Social work services in schools (Sec. 300.34(c)(14))

Comment: One commenter recommended including strategies to facilitate social-emotional learning in the definition of social work services in schools. A few commenters stated that the role of the school social worker is evolving and recommended that the definition include the role of social workers as integral members of pre-referral teams that deliver interventions to decrease the number of referrals to special education. One commenter recommended that the definition include a reference to the social worker's role in addressing the relevant history and current functioning of an individual within his or her environmental context, rather than referring to social-developmental histories. Another commenter stated that social workers are trained to find resources in the home, school, and community and recommended including such language in the definition.

Discussion: The definition of social work services in schools is sufficiently broad to include the services described by the commenters and we do not believe the definition should be revised to add these more specific functions.

Changes: None.

Comment: One commenter stated that the definition of social work services in schools removes language from the 1983 regulations that states that social work services allow children with disabilities to maximize benefit from the learning program. The commenter stated that this is a higher standard than what is required in Sec. 300.34(c)(14), which only requires that services enable a child to learn as effectively as possible, and, therefore, the 1983 definition should be retained, consistent with section 607(b) of the Act.

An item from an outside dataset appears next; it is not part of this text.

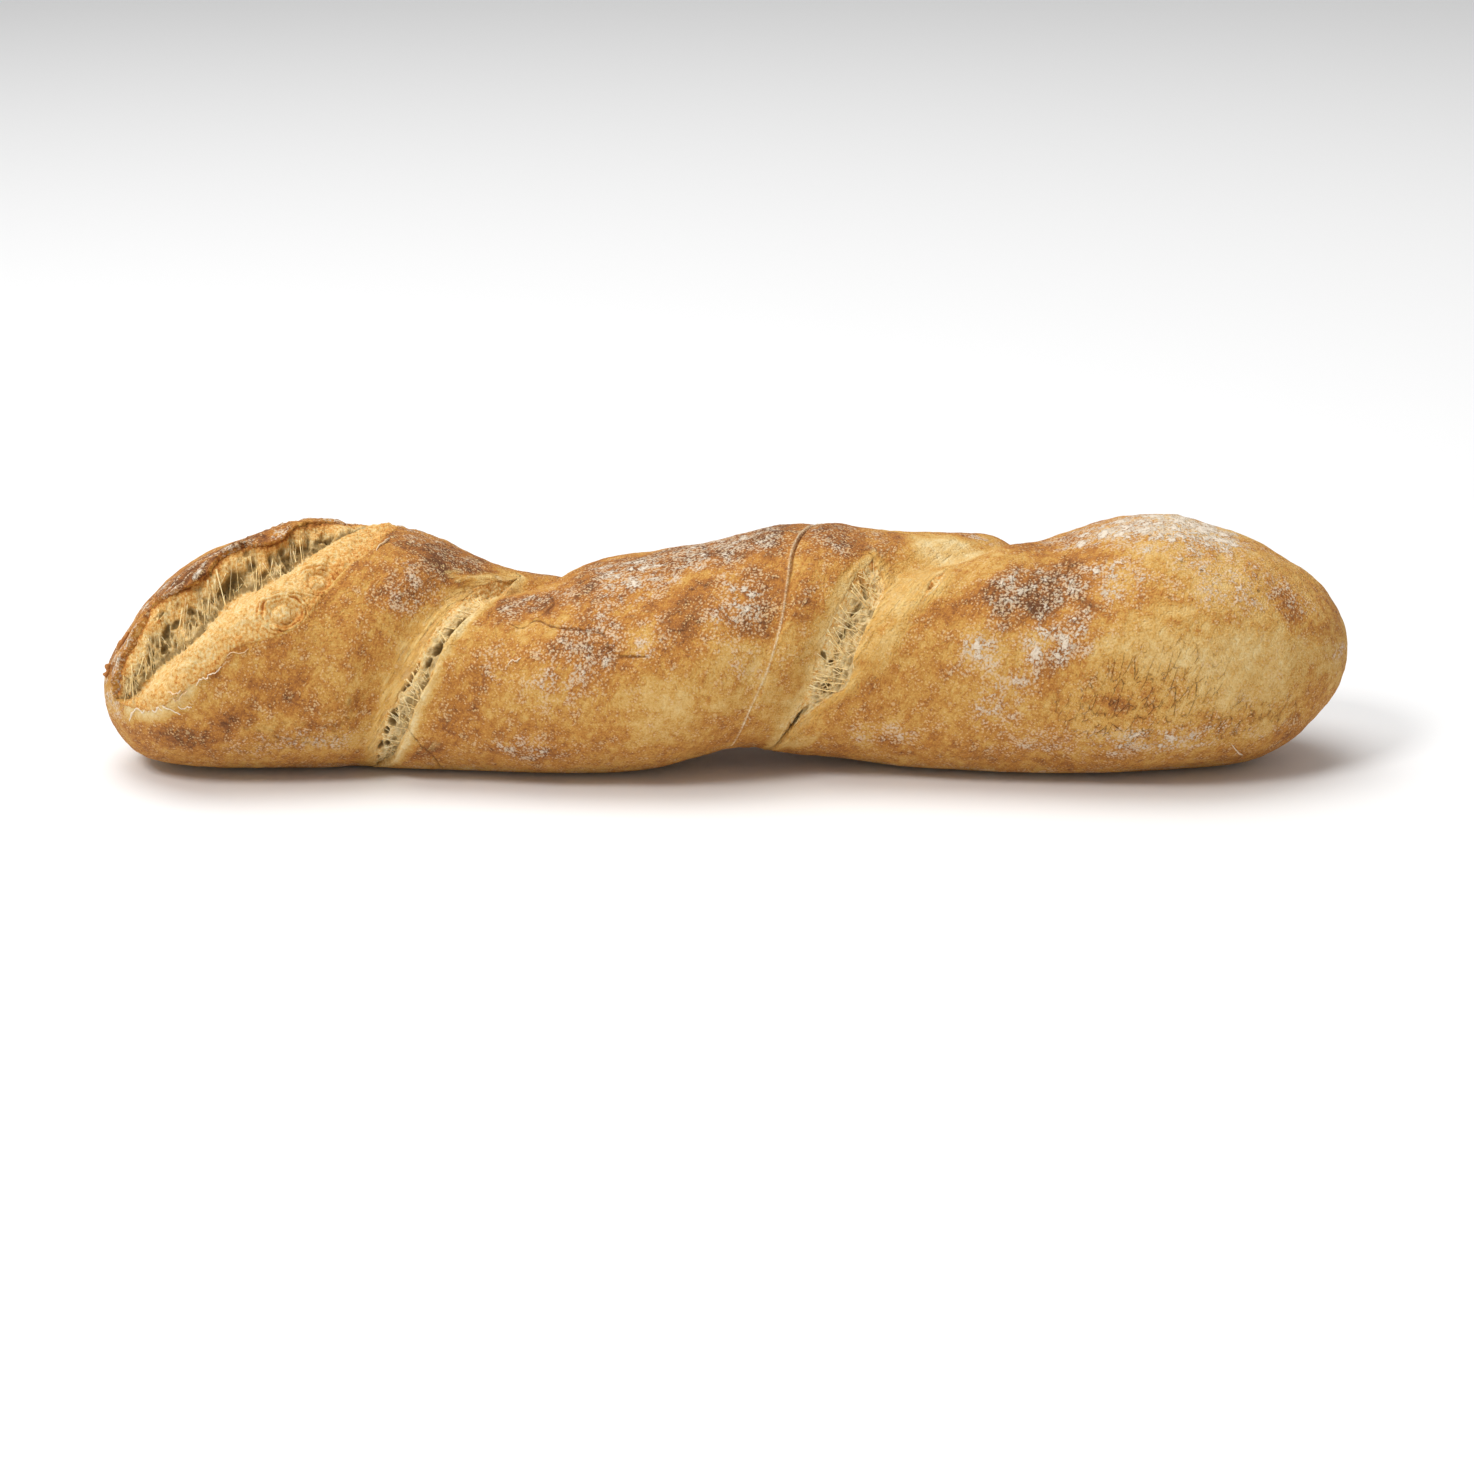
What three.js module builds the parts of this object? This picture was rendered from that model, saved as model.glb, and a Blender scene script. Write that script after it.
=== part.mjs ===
// A twisted white bread loaf: one thick strip of dough, rolled in flour, turned about its own length and
// baked on a flat stone. It is one closed solid. A helical crease winds round it, and the crust has
// burst open in an ear on the left-hand end.
//
// Millimetres and degrees. +X runs along the loaf towards its round end, -Y is the front, +Z is up. The
// origin is the middle of the loaf's box, on the plane that the loaf rests on.
import * as THREE from "three";
import { mergeVertices } from "three/addons/utils/BufferGeometryUtils.js";

// Driving dimensions.
const LENGTH = 390;
const HALF_LENGTH = LENGTH / 2;
const MEAN_RADIUS = 41;

// Where the skin reaches at each place along the loaf, as [x, reach] points on a smooth line. The
// turning of the dough makes the crown, the front, the sole and the back swell one after another. The
// sole dips below zero where the weight of the dough has pressed it flat.
const CROWN = [
  [-195, 50], [-180, 68], [-150, 73.5], [-125, 74.5], [-97, 72.5], [-62, 57.5], [-38, 63], [2, 69.5],
  [29, 75.5], [54, 71], [74, 70], [88, 72.5], [103, 69.5], [120, 75], [142, 78], [195, 73],
];
const SOLE = [
  [-195, 3], [-160, 0], [-52, -3], [-25, -1.5], [3, 5], [30, 2.5], [62, -1.5], [105, -3], [195, 2],
];
const FRONT = [
  [-195, -37], [-150, -42], [-98, -38], [-50, -43], [-12, -45], [36, -36], [125, -45], [195, -41],
];
const BACK = [[-195, 36], [-90, 46], [-30, 38], [64, 46], [117, 42], [195, 42]];
const AXIS_HEIGHT = [[-195, 26], [-155, 34], [-60, 34], [0, 35], [120, 37], [195, 38]];

// How long the rounding of each end is, seen from above, at the crown and at the sole.
const LEFT_END = { side: 36, crown: 75, sole: 17 };
const RIGHT_END = { side: 62, crown: 70, sole: 38 };

// 2 would make each quarter of a cross-section an ellipse. Dough that has spread is a little squarer.
const SQUARENESS = 2.15;

// The creases, as [x, angle] points on the skin. The angle is 0 at the front, 90 at the crown, 180 at
// the back and 270 at the sole, and it keeps counting as a crease winds on.
const TWIST_CREASE = {
  path: [
    [-142, -185], [-112, -62], [-99, -1], [-65, 86], [-28, 182], [24, 342], [52, 414], [82, 452],
    [122, 560],
  ],
  depth: 6.5,
  width: 7.5,
  fade: 26,
};
const SKIN_SEAM = {
  path: [[-1, -66], [13, 3], [19, 47], [24, 82], [46, 170]],
  depth: 1.6,
  width: 3.5,
  fade: 12,
};
const EAR_SLIT = {
  path: [[-180, 8], [-163, 34], [-146, 51], [-131, 68], [-118, 95]],
  depth: 7,
  width: 7.5,
  fade: 16,
};
const CREASES = [TWIST_CREASE, SKIN_SEAM, EAR_SLIT];

// How much of the creases' depth the weight of the dough has pressed out again on the sole.
const PRESSED_OUT = 0.85;

// The lip of crust that stands up along the upper side of the ear's slit, and the swelling that pushed
// up along its lower side: how high each is, how wide, and how far from the slit's middle.
const EAR_LIP = { height: 3.5, width: 6, offset: 13 };
const EAR_SWELLING = { height: 3, width: 10, offset: -14 };

// The skin's mesh. Its lines turn from along the ear's slit to along the creases. Its rings crowd
// together towards the tips, where the skin turns over quickly.
const SEGMENTS_AROUND = 48;
const RINGS = 98;
const RING_CROWDING = 9;
const LINE_TURN = [[-195, -12], [-180, 8], [-150, 47], [-118, 86], [195, 466]];

// A loaf's crust, mostly golden brown under its flour.
const CRUST = { color: 0xc9924f, roughness: 0.85, metalness: 0 };

// The value at x of a smooth line through [x, value] points.
function along(line, x) {
  const last = line.length - 1;
  const reached = line.findIndex(([px]) => px > x);
  const after = reached < 0 ? last : Math.max(reached, 1);
  const before = after - 1;
  const slopeAt = (i) => {
    const [x0, v0] = line[Math.max(i - 1, 0)];
    const [x1, v1] = line[Math.min(i + 1, last)];
    return (v1 - v0) / (x1 - x0);
  };
  const [xa, va] = line[before];
  const [xb, vb] = line[after];
  const span = xb - xa;
  const t = THREE.MathUtils.clamp((x - xa) / span, 0, 1);
  const bow = t * (1 - t) * span * (slopeAt(before) * (1 - t) - slopeAt(after) * t);
  const chord = va + (vb - va) * t * t * (3 - 2 * t);
  return chord + bow;
}

// How much of its full reach the skin has, at this distance from a tip that is rounded over a length.
function rounding(distance, length) {
  const short = 1 - Math.min(distance / length, 1);
  return Math.sqrt(1 - short * short);
}

// The signed distance over the skin from a crease to a point, and how strong the crease is there: 1
// along its middle, fading to 0 past each end. It is positive on the side of greater angles.
function fromCrease({ path, fade }, x, angle) {
  const step = 0.5;
  const slope = (along(path, x + step) - along(path, x - step)) / (2 * step);
  const turn = THREE.MathUtils.euclideanModulo(angle - along(path, x) + 180, 360) - 180;
  const slant = THREE.MathUtils.degToRad(slope) * MEAN_RADIUS;
  const distance = (THREE.MathUtils.degToRad(turn) * MEAN_RADIUS) / Math.hypot(1, slant);
  const inside = Math.min(x - path[0][0], path.at(-1)[0] - x);
  return { distance, strength: THREE.MathUtils.smoothstep(inside, -fade / 3, fade) };
}

const bell = (distance, width) => Math.exp(-((distance / width) ** 2));

// How far the creases, the ear's lip and its swelling move the skin outwards at a point.
function relief(x, angle) {
  let height = 0;
  for (const crease of CREASES) {
    const { distance, strength } = fromCrease(crease, x, angle);
    height -= strength * crease.depth * bell(distance, crease.width);
  }
  const ear = fromCrease(EAR_SLIT, x, angle);
  for (const raised of [EAR_LIP, EAR_SWELLING]) {
    height += ear.strength * raised.height * bell(ear.distance - raised.offset, raised.width);
  }
  return height;
}

// A point of the skin: x along the loaf, and the angle round it.
function skinPoint(x, angle) {
  const [fromTip, end] = x < 0 ? [HALF_LENGTH + x, LEFT_END] : [HALF_LENGTH - x, RIGHT_END];
  const cosine = Math.cos(THREE.MathUtils.degToRad(angle));
  const sine = Math.sin(THREE.MathUtils.degToRad(angle));
  const axisHeight = along(AXIS_HEIGHT, x);
  const sideReach = cosine > 0 ? -along(FRONT, x) : along(BACK, x);
  const upReach = sine > 0 ? along(CROWN, x) - axisHeight : axisHeight - along(SOLE, x);
  const side = sideReach * rounding(fromTip, end.side);
  const up = upReach * rounding(fromTip, sine > 0 ? end.crown : end.sole);
  if (side === 0) return [x, 0, axisHeight];
  const across = Math.abs(cosine / side) ** SQUARENESS;
  const upright = Math.abs(sine / up) ** SQUARENESS;
  const tipFade = Math.min(side / MEAN_RADIUS, 1);
  const kept = 1 - PRESSED_OUT * THREE.MathUtils.smoothstep(-sine, 0.2, 0.8);
  const radius = (across + upright) ** (-1 / SQUARENESS) + tipFade * kept * relief(x, angle);
  return [x, -radius * cosine, Math.max(axisHeight + radius * sine, 0)];
}

// The skin is a sphere whose poles are the loaf's two tips, with each vertex moved out to its place.
function loafGeometry() {
  const ball = new THREE.SphereGeometry(1, SEGMENTS_AROUND, RINGS).rotateZ(Math.PI / 2);
  ball.deleteAttribute("normal");
  ball.deleteAttribute("uv");
  const position = ball.getAttribute("position");
  for (let i = 0; i < position.count; i += 1) {
    const polar = Math.acos(THREE.MathUtils.clamp(-position.getX(i), -1, 1));
    const share = (2 * polar) / Math.PI - 1;
    const crowded = (RING_CROWDING * share - share ** RING_CROWDING) / (RING_CROWDING - 1);
    const x = HALF_LENGTH * crowded;
    const around = Math.atan2(position.getZ(i), -position.getY(i));
    const angle = THREE.MathUtils.radToDeg(around) + along(LINE_TURN, x);
    position.setXYZ(i, ...skinPoint(x, angle));
  }
  const skin = mergeVertices(ball, 1e-3);
  skin.computeBoundingBox();
  const middle = skin.boundingBox.getCenter(new THREE.Vector3());
  skin.translate(-middle.x, -middle.y, -skin.boundingBox.min.z);
  skin.computeVertexNormals();
  return skin;
}

const loaf = new THREE.Mesh(loafGeometry(), new THREE.MeshStandardMaterial(CRUST));
loaf.name = "loaf";

const bread = new THREE.Group();
bread.add(loaf);
export default bread;
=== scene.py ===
import math
import random

import bmesh
import bpy
import numpy as np
from mathutils import Matrix, Quaternion, Vector, noise
from mathutils.bvhtree import BVHTree


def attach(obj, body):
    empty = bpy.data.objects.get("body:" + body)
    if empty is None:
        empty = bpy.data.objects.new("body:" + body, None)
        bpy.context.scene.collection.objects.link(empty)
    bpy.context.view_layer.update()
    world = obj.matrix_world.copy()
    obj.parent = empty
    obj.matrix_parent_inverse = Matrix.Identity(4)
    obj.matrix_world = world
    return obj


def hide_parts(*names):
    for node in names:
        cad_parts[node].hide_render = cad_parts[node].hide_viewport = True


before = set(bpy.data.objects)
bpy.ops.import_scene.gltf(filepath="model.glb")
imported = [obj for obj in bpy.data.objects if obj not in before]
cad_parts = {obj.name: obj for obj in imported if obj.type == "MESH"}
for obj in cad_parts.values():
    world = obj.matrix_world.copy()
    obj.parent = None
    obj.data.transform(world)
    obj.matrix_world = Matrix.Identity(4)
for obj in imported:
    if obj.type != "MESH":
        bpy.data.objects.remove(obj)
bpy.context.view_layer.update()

scene = bpy.context.scene

# ----------------------------------------------------------------------------------------------------
# The table and the light. A plain white table top carries on far behind the loaf. A large soft lamp
# hangs above it and to the left, and the white room fills in the shadows.

FLOOR_SIZE = 14.0
FLOOR_WHITE = (0.88, 0.88, 0.88, 1.0)

room = bpy.data.worlds.new("white_room")
room.use_nodes = True
room.node_tree.nodes["Background"].inputs["Color"].default_value = (1.0, 1.0, 1.0, 1.0)
room.node_tree.nodes["Background"].inputs["Strength"].default_value = 0.4
scene.world = room
scene.view_settings.view_transform = "Standard"

floor_bm = bmesh.new()
bmesh.ops.create_grid(floor_bm, x_segments=1, y_segments=1, size=FLOOR_SIZE / 2)
floor_mesh = bpy.data.meshes.new("floor")
floor_bm.to_mesh(floor_mesh)
floor_bm.free()
floor = bpy.data.objects.new("floor", floor_mesh)
scene.collection.objects.link(floor)
floor_paint = bpy.data.materials.new("white_table")
floor_paint.use_nodes = True
floor_shader = floor_paint.node_tree.nodes["Principled BSDF"]
floor_shader.inputs["Base Color"].default_value = FLOOR_WHITE
floor_shader.inputs["Roughness"].default_value = 0.7
floor_shader.inputs["Specular IOR Level"].default_value = 0.2
floor.data.materials.append(floor_paint)


def hang_lamp(name, place, size, watts):
    """A square soft lamp that faces the loaf."""
    lamp = bpy.data.lights.new(name, "AREA")
    lamp.size = size
    lamp.energy = watts
    holder = bpy.data.objects.new(name, lamp)
    holder.location = place
    holder.rotation_euler = Vector(place).to_track_quat("Z", "Y").to_euler()
    scene.collection.objects.link(holder)


hang_lamp("overhead_lamp", (-0.5, 0.3, 2.6), size=2.2, watts=54.0)
hang_lamp("front_lamp", (-0.85, -0.95, 1.45), size=0.5, watts=16.0)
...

Discussion: We disagree with the commenter. The definition of social work services in schools in the 1977 regulations included "mobilizing school and community resources to enable the child to receive maximum benefit from his or her educational program." As explained in the preamble to the final 1992 regulations, the phrase "to receive maximum benefit" was intended only to provide that the purpose of activities carried out by personnel qualified to provide social work services in schools is to mobilize resources so that a child can learn as effectively as possible in his or her educational program. The language in the preamble to the final 1992 regulations also clarified that this provision did not set a legal standard for that program or entitle the child to a particular educational benefit. The preamble further explained that, during the public comment period for the 1992 regulations, commenters raised concerns that the term "maximum benefit" appeared to be inconsistent with the decision by the United States Supreme Court in Board of Education v. Rowley, 458 U.S. 176 (1982). Therefore, the phrase was revised to read "to learn as effectively as possible in his or her educational program." This is the same phrase used in the 1999 regulations and in these regulations in Sec. 300.34(c)(14)(iv). Because the language in the 1977 final regulations did not entitle a child to any particular benefit, the change made in 1992 did not lessen protections for a child, and, therefore, is not subject to section 607(b) of the Act.

Changes: None.

Comment: One commenter recommended adding a reference to "functional behavioral assessments" in Sec. 300.34(c)(14)(v) because functional behavioral assessments should always precede the development of behavioral intervention strategies. Another commenter expressed concern that Sec. 300.34(c)(14)(iv), regarding social work services to mobilize school and community resources to enable the child to learn as effectively as possible, creates a potential for litigation. The commenter asked whether a school district could face a due process hearing for failure to mobilize community resources if there are no community resources to address the needs of the child or family.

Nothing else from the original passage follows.